Abstract

The influences of unresolved turbulent fluctuations in composition and temperature (turbulence–chemistry interactions – TCI) on heat release, flame structure, and emissions are explored in unsteady Reynolds-averaged simulations for a heavy-duty diesel engine at four operating conditions. TCI are isolated and quantified by comparing results from a transported probability density function (PDF) method with those from a model that neglects the influence of fluctuations on local mean reaction rates (a well-stirred-reactor – WSR-model), with all other aspects of the modeling being the same (e.g., spray model, gas-phase chemical mechanism, and soot model).
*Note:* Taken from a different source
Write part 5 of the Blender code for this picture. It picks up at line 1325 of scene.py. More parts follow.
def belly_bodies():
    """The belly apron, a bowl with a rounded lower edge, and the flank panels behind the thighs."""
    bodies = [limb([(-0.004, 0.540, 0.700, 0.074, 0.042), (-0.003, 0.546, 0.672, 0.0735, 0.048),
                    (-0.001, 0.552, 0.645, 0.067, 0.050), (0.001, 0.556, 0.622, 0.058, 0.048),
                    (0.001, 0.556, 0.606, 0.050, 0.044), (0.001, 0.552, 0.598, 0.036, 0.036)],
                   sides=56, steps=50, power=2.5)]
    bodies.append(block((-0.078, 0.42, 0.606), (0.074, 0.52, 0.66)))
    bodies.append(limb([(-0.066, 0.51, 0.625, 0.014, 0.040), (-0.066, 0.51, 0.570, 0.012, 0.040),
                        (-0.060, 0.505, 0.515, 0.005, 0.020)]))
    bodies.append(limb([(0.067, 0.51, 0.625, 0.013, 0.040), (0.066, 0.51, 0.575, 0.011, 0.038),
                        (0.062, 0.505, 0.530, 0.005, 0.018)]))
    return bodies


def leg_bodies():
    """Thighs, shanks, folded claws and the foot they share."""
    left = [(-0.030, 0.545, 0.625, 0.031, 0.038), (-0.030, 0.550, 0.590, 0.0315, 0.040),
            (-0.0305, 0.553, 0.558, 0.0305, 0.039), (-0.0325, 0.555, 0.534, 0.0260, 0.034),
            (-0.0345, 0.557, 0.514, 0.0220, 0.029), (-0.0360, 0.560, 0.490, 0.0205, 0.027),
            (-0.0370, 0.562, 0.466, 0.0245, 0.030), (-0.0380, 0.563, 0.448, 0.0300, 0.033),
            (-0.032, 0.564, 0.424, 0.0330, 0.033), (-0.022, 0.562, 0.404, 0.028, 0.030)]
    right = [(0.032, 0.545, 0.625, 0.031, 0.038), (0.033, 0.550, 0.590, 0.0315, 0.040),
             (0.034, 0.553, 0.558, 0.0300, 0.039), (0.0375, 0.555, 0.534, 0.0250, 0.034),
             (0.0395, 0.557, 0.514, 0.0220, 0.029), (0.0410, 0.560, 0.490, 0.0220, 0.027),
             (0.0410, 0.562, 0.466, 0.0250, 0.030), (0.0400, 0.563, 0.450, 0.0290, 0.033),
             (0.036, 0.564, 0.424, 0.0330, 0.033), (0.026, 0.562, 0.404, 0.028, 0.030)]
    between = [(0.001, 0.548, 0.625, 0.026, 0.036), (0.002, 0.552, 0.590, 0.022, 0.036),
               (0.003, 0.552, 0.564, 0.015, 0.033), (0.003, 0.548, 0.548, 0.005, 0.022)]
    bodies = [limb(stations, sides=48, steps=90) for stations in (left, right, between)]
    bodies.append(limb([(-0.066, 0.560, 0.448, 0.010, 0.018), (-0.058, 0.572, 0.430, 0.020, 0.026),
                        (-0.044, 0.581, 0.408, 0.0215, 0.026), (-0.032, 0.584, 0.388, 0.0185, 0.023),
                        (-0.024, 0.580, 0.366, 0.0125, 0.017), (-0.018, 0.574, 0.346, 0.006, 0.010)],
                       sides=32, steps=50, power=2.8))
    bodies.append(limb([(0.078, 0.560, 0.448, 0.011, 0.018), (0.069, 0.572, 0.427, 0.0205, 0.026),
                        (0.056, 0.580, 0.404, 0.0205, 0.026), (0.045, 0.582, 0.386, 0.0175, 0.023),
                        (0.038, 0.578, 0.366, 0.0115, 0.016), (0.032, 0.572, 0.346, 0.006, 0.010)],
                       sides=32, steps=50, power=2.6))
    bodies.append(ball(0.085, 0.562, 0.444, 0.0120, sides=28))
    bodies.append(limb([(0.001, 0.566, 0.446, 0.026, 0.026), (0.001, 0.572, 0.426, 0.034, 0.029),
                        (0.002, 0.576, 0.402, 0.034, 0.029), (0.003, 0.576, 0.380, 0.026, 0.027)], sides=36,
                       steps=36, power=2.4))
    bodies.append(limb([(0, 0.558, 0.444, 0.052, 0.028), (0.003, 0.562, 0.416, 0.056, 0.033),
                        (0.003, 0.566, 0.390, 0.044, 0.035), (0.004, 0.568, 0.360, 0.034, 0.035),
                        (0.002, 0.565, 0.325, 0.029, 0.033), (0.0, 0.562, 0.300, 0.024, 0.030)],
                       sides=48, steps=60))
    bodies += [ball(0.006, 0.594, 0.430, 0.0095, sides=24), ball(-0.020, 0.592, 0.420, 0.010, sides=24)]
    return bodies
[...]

The simulations feature standard fuel-spray and turbulence models, skeletal-level gas-phase chemistry, and a semi-empirical two-equation soot model. Computed pressure and heat-release traces, turbulent flame structure, and emissions from the WSR and PDF models show marked differences, with the PDF-model results being in closer agreement with experiment in most cases. The soot results are especially striking. Computed soot levels from the PDF model are within a factor of five of the measured engine-out particulate matter, and computed soot levels from the WSR and PDF models differ by up to several orders of magnitude, with the PDF-model results being in much closer agreement with experiment. The results show that TCI are important in compression–ignition engines, and that accurate accounting for turbulent fluctuations is at least as important as accurate kinetic rate parameters in the gas-phase chemistry and soot models.